Having to undergo breast cancer treatment can be worrisome in itself. Women also have to be concerned with the possibility of developing lymphedema. This is when lymph fluid accumulates in one area because it cannot be drained properly from the tissues.
Lymphedema can be extremely painful and cause hardening of the tissues and there is a risk of possible infections. For anyone having undergone breast cancer treatment, the most likely places for lymphedema to occur is the arm area of the affected breast. Sometimes it can occur on the chest, hands, back and under the armpit.
Your lymphatic system works to carry protein molecules back to the heart. What’s more, it carries those molecules that are too big to fit into the veins. Due to the nature of breast cancer treatment, these vessels become injured. When the damage is severe, they lose their ability to carry away the fluid and so it builds up in the arm area and becomes lymphedema.
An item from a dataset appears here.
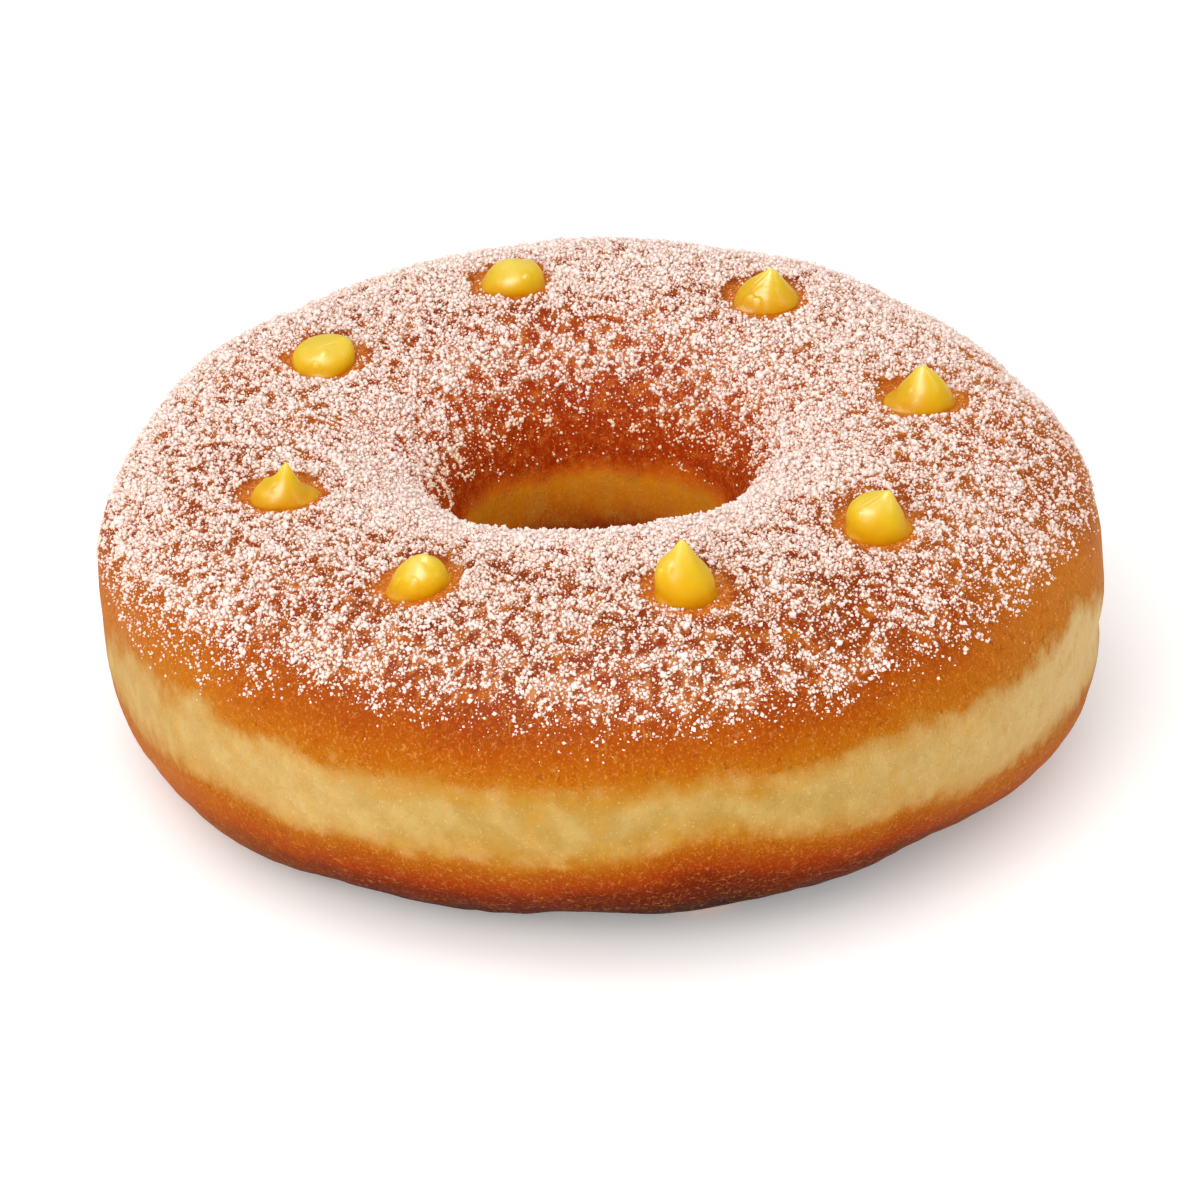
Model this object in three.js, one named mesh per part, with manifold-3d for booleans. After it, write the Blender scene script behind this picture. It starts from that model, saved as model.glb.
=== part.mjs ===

Lymphedema Information – Breast Cancer
Lymphedema does not always make itself known immediately after surgery or radiation treatment. It can take a few months or even years to show up. Once you have developed lymphedema it needs to be self-managed. As such, seeking treatment from your doctor as soon as warning signs appear is extremely important. We cannot stress this enough. Visit a health professional should you notice anything is off.
Your lymphatic system is an important part of your immune system as well, as it helps to balance out the fluids in your body. While 90% of the fluid in your body is moved by your blood vessels, the remaining 10% is moved by your lymphatic system.
This fluid is rich in protein and is technically called lymph fluid. Your lymphatic system is made up of a series of vessels which end in small glands called nodes. These nodes play a vital role in your health. When you are not feeling well and your glands swell up this means your lymphatic system is working hard.
Lymph Systems And Your Health
All areas of your body drain lymph fluid to certain lymph nodes. The breasts drain them to lymph nodes that are in your armpit area, which is the reason why some of these armpit nodes are removed during breast cancer surgery.
While this surgery is necessary, it can also cause complications for your lymphatic system. Because the lymph node is now missing, the lymph fluid has nowhere to go, so it starts to pool in one area.
This does not mean that every woman who has a lymph node removed will develop lymphedema. At the current time, it is extremely difficult to predict those who are at a high risk of developing it.
Lifestyle Choices And Tips To Avoid Lymphedema
There are certain lifestyle conditions which could put you at more risk for developing lymphedema and one of the major ones is being overweight. To reduce your risk you want to maintain a healthy body weight and keep your body hydrated. Avoiding extreme heat can also reduce your risks, this includes not taking saunas, using a hot tub, or participating in hot yoga.
If you have undergone surgery then avoid lifting anything heavy with that particular arm. Protect your skin as much as possible and use moisturizers to prevent your skin from drying out. Also, do not wear any clothes or jewelry which will restrict your movements.
Early signs of lymphedema include having a heavy feeling in your arm or chest area. The area may turn red and you may notice that your clothes do not fit properly. The affected area could feel unusually warm and some women experience a pins and needles feeling.
Noticing Signs Of Lymphedema And Taking Action Early
If you notice any of these signs after having surgery then let your doctor know immediately. Once you have lymphedema you need to learn how to manage it. This includes learning how to help your lymph fluid drain by using a gentle massage technique.
It is also important to exercise regularly and special bandages can be worn on the arm to help the lymph fluid drain. Your doctor can help educate you on how to manage your symptoms to suit your lifestyle.Remember if you have any concerns about your risks for developing lymphedema then discuss them with your health care provider. Being educated is an important aspect of learning how to live with this condition.